I think the movie must be judged on the public service it provides as much as a work of cinematic art.

I think the movie does a good job trying to depict what is happening in the head of Susanna as the disease takes hold. It tries to depict auditory hallucinations and epileptic phenomena, which only a small percentage of viewers have experience with. Just imagine the terror a person walking the busy, noisy streets of Manhattan must experience while experiencing intense auditory and visual hallucinations. The sad truth is, there are many many homeless people in big cities who are experiencing this every day.

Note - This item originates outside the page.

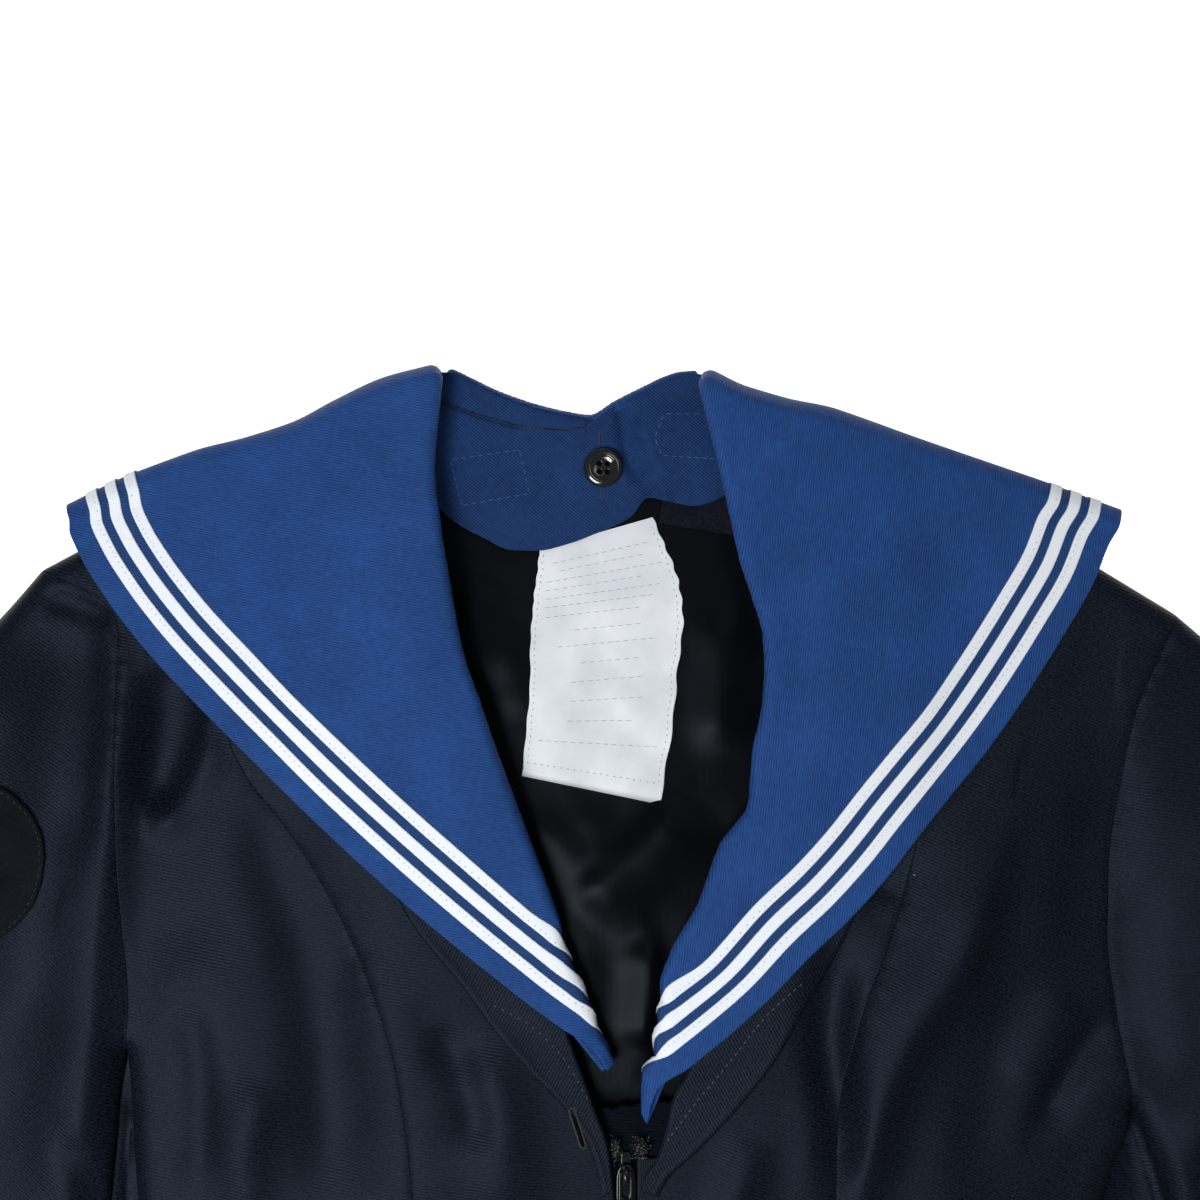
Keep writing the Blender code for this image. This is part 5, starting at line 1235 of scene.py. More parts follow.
class CollarSurface:
    """The collar's middle surface: stations give lines across it, and curves join them along it."""

    def __init__(self, step):
        """step is the distance between rows along the outer edge; every round corner has five."""
        self.stations = collar_stations()
        edge = np.array([station_points(s, [0.0])[0] for s in self.stations])
        run = run_along(edge)
        self.index = np.arange(len(run), dtype=float)
        self.run = run
        fine = []
        for k in range(len(run) - 1):
            count = max(int(round((run[k + 1] - run[k]) / step)), 2)
            if 15 <= k <= 20 or len(run) - 22 <= k <= len(run) - 17:
                count = 5
            fine.append(np.linspace(k, k + 1, count, endpoint=False))
        self.rows = np.concatenate(fine + [[len(run) - 1]])
        self.starts = curve(self.index, [s["start"] for s in self.stations], self.rows)
        self.radii = curve(self.index, [s["radius"] for s in self.stations], self.rows)

    def grid(self, columns, rows=None):
        """columns takes a station and gives its distances from the outer edge."""
        coarse = np.array([station_points(s, columns(s)) for s in self.stations])
        return curve(self.index, coarse, self.rows if rows is None else rows)

    def runs(self, rows):
        """Length run along the outer edge at the rows."""
        return np.interp(rows, self.index, self.run)


def collar_columns(station):
    """Distances from the outer edge: close at the border, even across the fall, round the roll, and turned in."""
    start, radius = station["start"], station["radius"]
    last = start + math.pi * radius + station["turn_in"]
    wanted = list(BORDER[:7]) + list(np.linspace(8.0, BAND, 12))
    wanted += list(BAND + (start - BAND) * np.linspace(0, 1, 44)[1:])
    wanted += list(start + math.pi * radius * np.linspace(0, 1, 13)[1:])
    wanted += list(start + math.pi * radius + station["turn_in"] * np.linspace(0, 1, 6)[1:])
    least, made = 0.03, [0.0]
    for k, value in enumerate(wanted[1:], 1):
        value = max(value, made[-1] + least)
        made.append(min(value, last - least * (len(wanted) - 1 - k)))
    return made


def pucker(runs, depth, length):
    """Small ripples that stitching draws into a cloth: a sine along it, whose length drifts."""
    phase = runs[:, None] * 2 * math.pi / length
    return depth * np.sin(phase + 1.3 * np.sin(phase * 0.37))


def collar():
    """The collar over its middle surface, rippled by its edge's stitching and marked where painted shade falls
    between the tapes.
    """
    surface = CollarSurface(2.6)
    middle = surface.grid(collar_columns)
    normal = grid_normals(middle)
    runs = surface.runs(surface.rows)
    reach = border_distance(middle)
    lift = pucker(runs, 0.10, 9.0) * smooth(1 - (reach - 28) / 20)
    middle = middle + normal * lift[..., None]
    upper, lower = wall(middle + normal * DRILL / 2, normal, DRILL)
    uv = collar_uv(middle, surface)
    piece = shell("collar_cloth", upper, lower, uv, finish_for("drill"), "blue_drill")
    # Marks the columns between the tapes, where the drill paints shade.
    across = np.array([collar_columns(station) for station in surface.stations]).mean(0)
    between = (across > TAPE_LINES[0] + TAPE_WIDTH / 2) & (across < TAPE_LINES[-1] - TAPE_WIDTH / 2)
    layer = piece.data.attributes.new("painted_shade_between_tapes", "FLOAT", "POINT")
    layer.data.foreach_set("value", np.tile(between.astype(np.float32), 2 * len(surface.rows)))
    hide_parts("collar")
    collar_tapes()


def collar_uv(middle, surface):
    """UV of the collar: level ribs on the right lapel, upright ones on the left, and a slow turn between."""
    turn = np.radians(np.interp(surface.rows, [16, 26, 32, 37], [-10, -10, 84, 84]))[:, None]
    x, y = middle[..., 0], middle[..., 1]
    return np.stack([x * np.cos(turn) + y * np.sin(turn), -x * np.sin(turn) + y * np.cos(turn)], -1) * MM


def collar_tapes():
    """Three tapes, each laid on the collar at its own distance from the edge, until it runs over the roll."""
    surface = CollarSurface(2.6)
    total = len(surface.stations) - 1
    tapes = []
    for number, name in enumerate(("outer", "middle", "inner")):
        near, far = TAPE_LINES[2 * number: 2 * number + 2]
        past_roll = near > surface.starts + TAPE_OVER_ROLL * surface.radii
        inside = (surface.rows > 0.3) & (surface.rows < total - 0.3) & ~past_roll
        rows = surface.rows[inside]
        across = near + (far - near) * np.array([0, 0.05, 0.15, 0.3, 0.5, 0.7, 0.85, 0.95, 1])

        def columns(station):
            room = station["start"] + math.pi * station["radius"] + station["turn_in"] - 0.3
            return np.minimum(across, room - (far - across) * 0.05)

        middle = surface.grid(columns, rows)
        normal = grid_normals(middle)
        runs = surface.runs(rows)
        base = DRILL / 2 + 0.02 + 0.08 * np.sin(runs * 2 * math.pi / 7.3)[:, None] * np.linspace(1, -1, 9) + 0.06
        outer = middle + normal * (base + FINE_TAPE)[..., None]
        upper, lower = wall(outer, normal, FINE_TAPE)
        share = (across - near) / (far - near)
        if number == 0:
            share = 1 - share
        uv = np.stack([np.repeat(share[None], len(rows), 0), np.repeat(runs[:, None] * MM, 9, 1)], -1)
        cloth = finish_for("tape_plain" if name == "middle" else "tape_stitched")
        piece = shell(f"collar_tape_{name}_cloth", upper, lower, uv, cloth, "white_tape")
        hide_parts(f"collar_tape_{name}")
        tapes.append(piece)
    return tapes


def yoke_level(points):
    """Height of the yoke's upper side: flat, with a fold beside the button and a lifted lower edge."""
    bumps = folds(points, [(-2.2, 6.0, 2.6, [(8, 78), (9, 66), (11, 55), (17, 43)]),
                           (1.9, 13.0, 5.0, [(20, 80), (18, 66), (22, 53), (27, 44)]),
                           (1.3, 6.0, 6.0, [(17, 42), (22, 38), (28, 36)]),
                           (1.2, 10.0, 10.0, [(-50, 60), (-40, 40), (-20, 26)]),
                           (-0.7, 8.0, 8.0, [(-12, 60), (-16, 44), (-10, 28)]),
                           (-0.4, 6.0, 6.0, [(24, 66), (30, 52), (36, 40)])])
    seam, near, _, _ = line_distance(points, YOKE_SEAM)
    above = smooth((points[:, 1] - near[:, 1]) / 1.2) * (points[:, 0] < -5)
    groove = 0.5 * above - 0.9 * np.exp(-((seam / 0.7) ** 2))
    over_fold = 0.45 * smooth((points[:, 1] - np.interp(points[:, 0], *np.array(YOKE)[:, :2].T) + 8) / 6)
    return YOKE_Z + DRILL + bumps + 0.12 * ripple(points, 26, 31) + groove + over_fold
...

The particular condition Susannah has is "rare", but there are thousands of people with the category of disease to which it belongs - so called "autoimmune encephalopathy" (AE). I think the movie shows a sharp contrast between 20th century psychiatry (psychoanalysis, drugs) and 21st century psychiatry, where a few pioneers like Najaar are actually looking for root causes.

Just to give you an idea of the importance of this condition, Columbia University Vagelos School of Medicine held a two day conference this past March on AE and PANDAS/PANS. I can tell you that EVERY person with a sudden change in mental status, with no prior history of the same, and no simpler explanation MUST be evaluated for AE and, in children, for PANDAS/PANS.

It just might save them for a needless lifetime of visits to the Cuckoo's Nest.